In recent weeks, they have launched baseless conspiracy theories and mocked countries over their reactions to crises like the coronavirus pandemic and the Black Lives Matter movement.
Their forthrightness has courted significant blowback both abroad and back home.
In March, as tensions between the US and China continued to mount over the origins of COVID-19, Zhao tweeted a conspiracy theory.
He said: “It might be US army who brought the epidemic to Wuhan.” (Twitter later put a fact-check tag on that tweet.)
And as Black Lives Matter protests swept the US, Hua also ramped up her attacks on America’s leadership.
In late May, Hua responded to the US State Department’s support for Hong Kong protesters by tweeting: “I can’t breathe” — an attempt to divert US criticism of China to crises on American soil.
And in June, shortly after President Donald Trump signed a bill to sanction China over its oppression of Uighur Muslims, Hua tweeted: “The US should enact an African American Human Rights Policy Act instead.”
This brash form of diplomacy is seen more and more outside China too.

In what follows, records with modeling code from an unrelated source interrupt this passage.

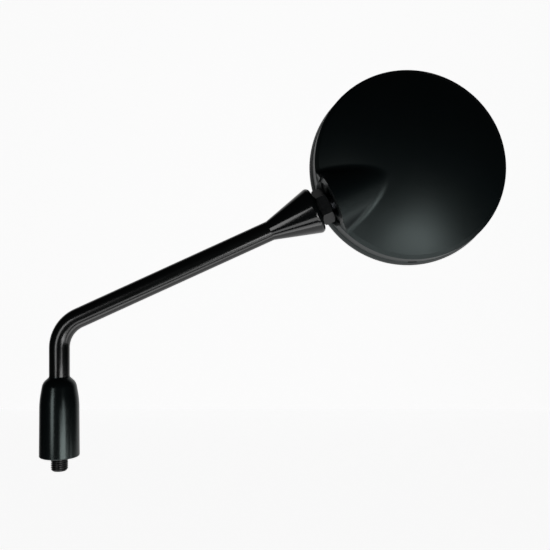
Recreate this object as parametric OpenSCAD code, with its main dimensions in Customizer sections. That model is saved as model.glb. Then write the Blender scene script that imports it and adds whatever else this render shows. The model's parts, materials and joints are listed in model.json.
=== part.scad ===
// Round motorcycle mirror on a bent stem, seen from behind its head.
// The stem screws into a handlebar boss: z = 0 is the seat on the boss, z runs up the leg,
// x runs out along the arm and y runs from the back of the head towards its glass.

/* [Stem] */
// Diameter of the bent steel rod
rod_d = 12; // [11:0.5:13]
// Height above the seat where the centre lines of leg and arm cross
leg_h = 76.9; // [72:0.1:110]
// Length of the arm from that crossing to the ferrule
arm_len = 137.9; // [100:0.1:180]
// Rise of the arm above the horizontal, in degrees
arm_rise = 24.5; // [10:0.5:40]
// Centre-line radius of the bend
bend_r = 19.4; // [16:0.2:24]

/* [Threaded foot] */
// Thread diameter of the foot
foot_d = 10; // [8:1:10]
// Length of thread that stands free below the seat
foot_free = 8.5; // [7:0.5:30]
// Length of thread above the seat, up to the shoulder of the rod
foot_up = 21; // [18:1:24]
// Chamfer on the end of the thread
foot_chamfer = 1; // [0.5:0.1:1.5]
// Width across the flats of the base lock nut
base_nut_af = 14; // [13:1:15]
// Height of the base lock nut
base_nut_h = 8; // [5:0.5:10]

/* [Rubber boot] */
// Height of the boot
boot_h = 47.5; // [44:0.5:50]
// Diameter of the boot at its mouth
boot_d = 23.5; // [22:0.5:28]
// Diameter of the boot where its straight part ends
boot_waist_d = 23; // [22:0.5:27]
// Diameter of the boot where its shoulder starts to round over
boot_shoulder_d = 19.8; // [18:0.2:21]
// Height of the straight part of the boot
boot_straight_h = 33.3; // [28:0.1:35]
// Height of the long taper above the straight part
boot_taper_h = 9.6; // [6:0.1:10]
// Wall thickness of the boot
boot_wall = 2; // [1.5:0.1:2.5]
// Length of the neck that grips the rod
boot_neck_h = 6; // [4:0.5:7]

/* [Ferrule] */
// Length of the cone that caps the arm
cone_len = 30.7; // [28:0.1:36]
// Diameter of the cone at its wide end
cone_d = 28; // [26:0.5:32]
// Radius of the rounded lip at the wide end
cone_round = 2.6; // [1.5:0.1:3.5]
// Diameter of the turned-down rod end inside the cone
spigot_d = 9; // [7:0.5:9.5]
// Length of the turned-down rod end
spigot_len = 13.5; // [10:0.5:14]

/* [Ball stud] */
// Thread diameter of the ball stud
stud_d = 12; // [10:1:12]
// Length of stud thread inside the cone
stud_depth = 12; // [9:0.5:13]
// Width across the flats of the head lock nut
head_nut_af = 19; // [18:0.5:19.5]
// Height of the head lock nut
head_nut_h = 7.5; // [6:0.5:8]
// Distance from the nut to the centre of the ball
ball_reach = 11.4; // [11.2:0.1:14]
// Diameter of the ball
ball_d = 14; // [13:0.5:14.5]
// Diameter of the neck behind the ball
neck_d = 9; // [7:0.5:9]
// Wall thickness of the two plastic cups round the ball
cup_t = 1.3; // [1:0.1:1.6]
// Height of the ball that the cups leave open on the neck side, from the centre
cup_cut = 4.4; // [4:0.1:4.6]

/* [Head pose] */
// Swing of the head about the ball towards its glass side, in degrees
pan = 5.5; // [-8:0.5:8]
// Roll of the head about the stud, in degrees
roll = 4.3; // [-20:0.1:20]

/* [Head shell] */
// Diameter of the rim just in front of the crease
rim_d = 116.7; // [114:0.1:122]
// Distance of the crease inside the rim, where the dome meets the bevel
crease_in = 2.45; // [2:0.05:3]
// Growth of the rim radius towards the front, for release from the mould
rim_draft = 0.25; // [0:0.05:0.4]
// Height of the bevel between the crease and the rim
bevel_h = 1.8; // [1.4:0.1:3]
// Height of the dome above the crease
dome_h = 14; // [12:0.5:18]
// Depth of the shell from the crease to its front edge
shell_depth = 12; // [11:0.5:14]
// Wall thickness of the shell
wall = 2.5; // [2:0.1:2.8]
// Distance of the ball inside the rim, along the arm
joint_in = 13.6; // [12.6:0.05:14.2]
// Distance of the ball from the middle of the head, across the arm
joint_y = 2.1; // [0:0.1:4]
// Depth of the ball in front of the crease
joint_z = 0.8; // [0.4:0.1:1.5]
// Distance from the ball to the flat end of the blister
face_reach = 10.5; // [10.2:0.1:11]
// Thickness of the shell behind that flat end
face_t = 2.5; // [2:0.1:2.8]
// Depth of the round relief in the flat end, which lets the nut tilt in
relief_depth = 1.2; // [1:0.1:1.4]
// Radius of that relief
relief_r = 13.2; // [12.9:0.1:13.6]
// Half width of the notch in the rim that the nut stands in
notch_r = 14.3; // [13.9:0.1:14.8]
// Radius of the hole that the neck passes through
neck_hole_r = 6.4; // [6.2:0.1:6.8]
// Diameter of the conical blister at its flat end
blister_d = 36.6; // [34:0.2:38]
// Taper of the blister on each side, in degrees
blister_taper = 9.2; // [7:0.1:12]
// Width of the drain slot in the front edge of the rim
slot_w = 5.4; // [3:0.1:8]
// Depth of the drain slot
slot_h = 1.8; // [1:0.1:2.5]
// Place of the drain slot round the rim, in degrees from the outer end
slot_angle = -113; // [-130:1:-70]

/* [Ribs and bosses] */
// Thickness of the ribs inside the shell
rib_t = 1.8; // [1.2:0.1:2.2]
// Number of spokes, counted as if they went all the way round
rib_count = 10; // [8:2:12]
// Gap between the head of the far clamp screw and the round rib that the spokes start from
rib_ring_gap = 3.45; // [2.5:0.05:6]
// Wall thickness of the socket that holds the rear cup
socket_t = 2.4; // [2:0.1:3]
// Radius of the screw bosses
boss_r = 4.2; // [3.8:0.1:4.4]
// Depth of the pilot holes in the bosses
pilot_depth = 6; // [5:0.1:6.4]

/* [Ball clamp] */
// Thickness of the steel clamp plate
plate_t = 1.6; // [1.2:0.1:2]
// Radius of each ear of the clamp plate
ear_r = 5; // [4.6:0.1:5.4]
// Gap between the clamp plate and the bosses before it is pulled up
clamp_gap = 0.3; // [0.1:0.1:0.5]
// Distance from the ball to the far clamp screw
far_screw_x = 17.5; // [16.5:0.1:17.8]
// Distance along the arm from the ball to the two side screws
side_screw_x = 4; // [3:0.1:6]
// Distance across the arm from the ball to the two side screws
side_screw_y = 14; // [13.6:0.1:14.6]
// Diameter of the screw shanks
screw_d = 3.9; // [3:0.1:4.2]
// Diameter of the screw heads
screw_head_d = 7.6; // [6.6:0.1:8]
// Height of the screw heads
screw_head_h = 2.4; // [2:0.1:2.8]
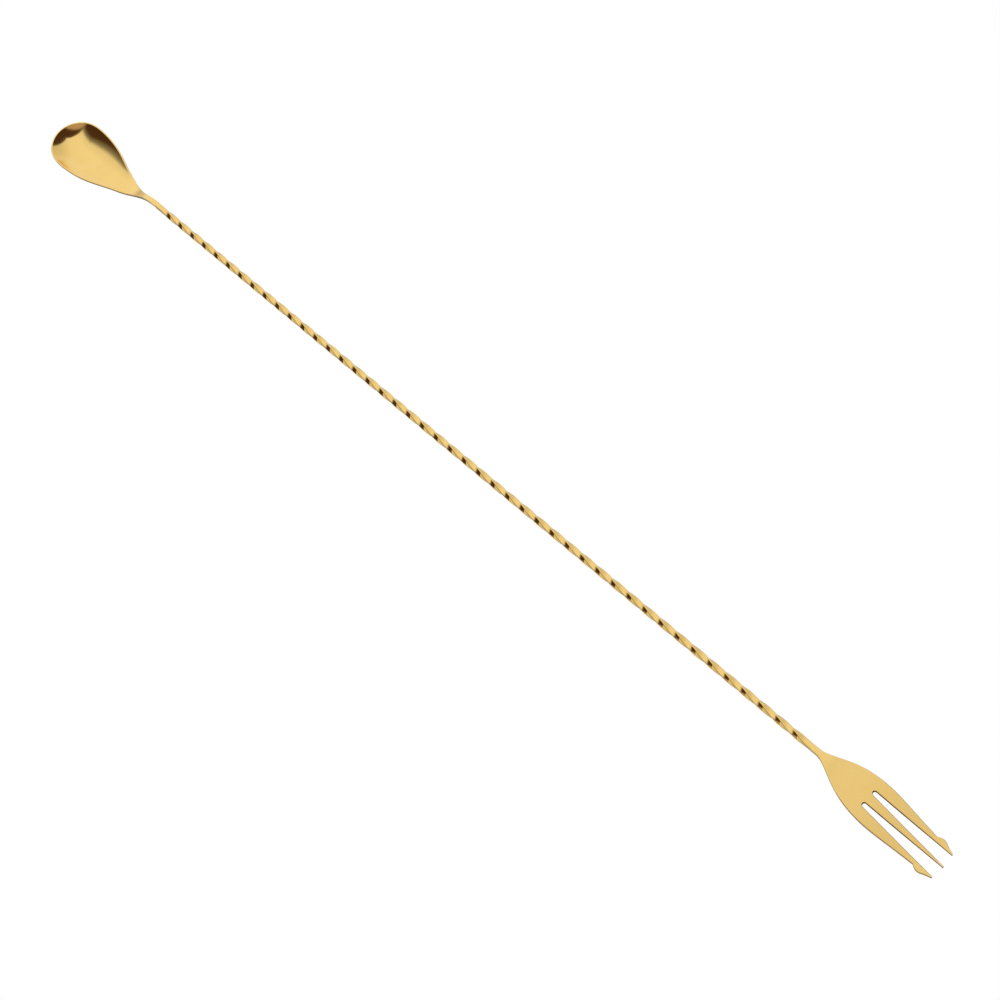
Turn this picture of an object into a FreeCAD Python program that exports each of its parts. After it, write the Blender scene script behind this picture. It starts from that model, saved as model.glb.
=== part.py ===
"""Long bar spoon: teardrop bowl, twisted square bar, three-pronged fork.

Frame: +X runs along the bar from the bowl to the fork, +Z is up and the bowl opens upwards.
The origin is under the middle of the spoon, on the surface that it lies on.
All sizes are in millimetres.
"""
import FreeCAD
import Part
import math
import os

V = FreeCAD.Vector

# Driving dimensions
length = 500.0          # bowl tip to the middle prong's point
bar_side = 2.3          # square bar, flat to flat
bar_corner = 0.25       # radius on the bar's long edges
twist_pitch = 31.9      # one full turn of the bar
twist_turns = 11.25     # ends on a flat again, so both plain ends lie face up
plain_at_bowl = 5.0     # untwisted bar beside the bowl's weld
plain_at_fork = 2.5     # untwisted bar beside the fork's weld
weld_length = 0.6       # weld metal between two butted ends
weld_proud = 0.03       # how far the dressed weld stands above the flats

sheet = 0.8             # bowl's metal thickness
bowl_half_width = 12.0
bowl_depth = 5.6        # rim to the underside
bowl_drop = 8.0         # rim below the bar's centre line
bowl_deepest = 12.5     # deepest point, from the tip
bowl_length = 53.0      # tip to the end of the bowl's tail, inside the neck
bowl_fullness = 2.2     # power of the bowl's section: 2 is a parabola, more is fuller
tail_fade = 2.0         # how much faster than the sides the floor rises towards the tail
# Bowl's outline from above: distance from the tip, and the share of the half width there
bowl_shape = [(5.2, 0.79), (19.2, 1.0), (31.2, 0.84), (43.2, 0.51), (49.0, 0.30), (52.0, 0.13)]
bowl_levels = [1.0, 0.92, 0.82, 0.7, 0.55, 0.38, 0.2]   # sizes of its level contours, rim to floor
# Neck between the bowl and the bar, as distances from the tip
flare_start, flare_middle, flare_end = 43.2, 53.4, 65.4  # outline narrows to the bar's width
flare_shares = 0.51, 0.265               # share of the bowl's half width at the first two
top_low, top_high = 48.0, 75.2           # upper side climbs from the rim to the bar
under_low, under_high = 51.0, 75.3       # underside climbs with it
bowl_to_twist = 81.3                     # tip to the start of the twist

fork_half_width = 8.2
fork_plate = 1.4        # fork's thickness over the shoulders
tip_plate = 1.0         # fork's thickness at the points
prong_length = 32.6     # slot end to the middle point
slot_radius = 0.85      # round inner end of each slot
slot_offset = 2.72      # slot's centre at that end, from the middle
point_width = 0.5       # each prong's blunt point
outer_short = 0.5       # how far the outer points end short of the middle one
outer_offset = 5.25     # outer point's centre, from the middle
# Outer barbs: distance back from the middle point, and from the middle line
barb_foot = 7.9, 6.36
barb_crest = [(6.3, 7.15), (4.9, 7.2), (3.4, 6.6), (1.9, 5.95)]
# Fork's outline from above: distance from its weld, and the share of the half width there
neck_flat = 2.0         # as wide as the bar up to here
fork_shape = [(7.5, 0.35), (15.5, 0.78), (27.5, 1.0), (40.0, 0.88)]
edge_slope = 0.1        # how steeply the outline runs in before the barb
tip_slope = 0.245       # how steeply the fork falls at its points
neck_run, neck_fall = 9.0, 1.5          # fork's bend: how far down, at the end of the neck
shoulder_run, shoulder_fall = 25.0, 5.4  # and at its widest place

# Places that follow from them
axis_z = bowl_depth + bowl_drop
rim_z = bowl_depth
tip_x = -length / 2
twist_length = twist_pitch * twist_turns
twist_start = tip_x + bowl_to_twist
twist_end = twist_start + twist_length
bowl_weld_x = twist_start - plain_at_bowl - weld_length
fork_weld_x = twist_end + plain_at_fork
fork_start = fork_weld_x + weld_length
fork_end = length / 2
half_bar = bar_side / 2
guide_radius = 5 * bar_side     # helix that steers the twist, well clear of the bar


def spline(points, start=None, end=None):
    """A smooth edge through the points, with its end directions if they are given."""
    curve = Part.BSplineCurve()
    if start is None:
        curve.interpolate(Points=points)
    else:
        curve.interpolate(Points=points, InitialTangent=start, FinalTangent=end)
    return curve.toShape()


def line(a, b):
    return Part.LineSegment(a, b).toShape()


def mirrored_y(edges):
    """The same edges on the other side of the middle plane."""
    return [e.mirror(V(0, 0, 0), V(0, 1, 0)) for e in edges]


def prism(edges, sweep):
    """The solid swept from the face that the edges close."""
    wire = Part.Wire(Part.__sortEdges__(edges))
    return Part.Face(wire).extrude(sweep)


def rounded_square(half, corner, x):
    """A square with rounded corners across the bar at x. Each flat is two strips, side by side,
    because triangles across one wide strip would cut the corners of the twist."""
    flat = half - corner
    turn = corner * math.sqrt(0.5)
    edges = []
    for quarter in range(4):
        c, s = round(math.cos(quarter * math.pi / 2)), round(math.sin(quarter * math.pi / 2))

        def place(y, z):
            return V(x, y * c - z * s, y * s + z * c)

        edges.append(line(place(half, -flat), place(half, 0)))
        edges.append(line(place(half, 0), place(half, flat)))
        corner_arc = Part.Arc(place(half, flat), place(flat + turn, flat + turn), place(flat, half))
        edges.append(corner_arc.toShape())
    return Part.Wire(edges)


def bar_piece(half, x0, x1):
    """A straight length of the square bar, on the bar's centre line."""
    face = Part.Face(rounded_square(half, bar_corner, x0))
    solid = face.extrude(V(x1 - x0, 0, 0))
    solid.translate(V(0, 0, axis_z))
    return solid


def twisted_shaft():
    spine = Part.Wire(line(V(0, 0, 0), V(0, 0, twist_length)))
    guide = Part.makeHelix(twist_pitch, twist_length, guide_radius)
    section = rounded_square(half_bar, bar_corner, 0)
    section.rotate(V(0, 0, 0), V(0, 1, 0), -90)
    sweep = Part.BRepOffsetAPI.MakePipeShell(spine)
    sweep.setAuxiliarySpine(guide, True, 0)
    sweep.add(section)
    sweep.build()
    sweep.makeSolid()
    twisted = sweep.shape()
    twisted.rotate(V(0, 0, 0), V(0, 1, 0), 90)
    twisted.translate(V(twist_start, 0, axis_z))
    at_bowl = bar_piece(half_bar, twist_start - plain_at_bowl, twist_start)
    at_fork = bar_piece(half_bar, twist_end, twist_end + plain_at_fork)
    return twisted.fuse([at_bowl, at_fork])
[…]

In April, as France’s coronavirus cases were peaking, China’s embassy in Paris published an article alleging that nursing staff at French retirement homes had “abandoned their posts overnight, deserted collectively, leaving their pensioners to die of hunger and illness.”
The claim was inflammatory and groundless. China later claimed it was based on a misunderstanding and deleted the post from the embassy’s site — though you can see an archived copy here.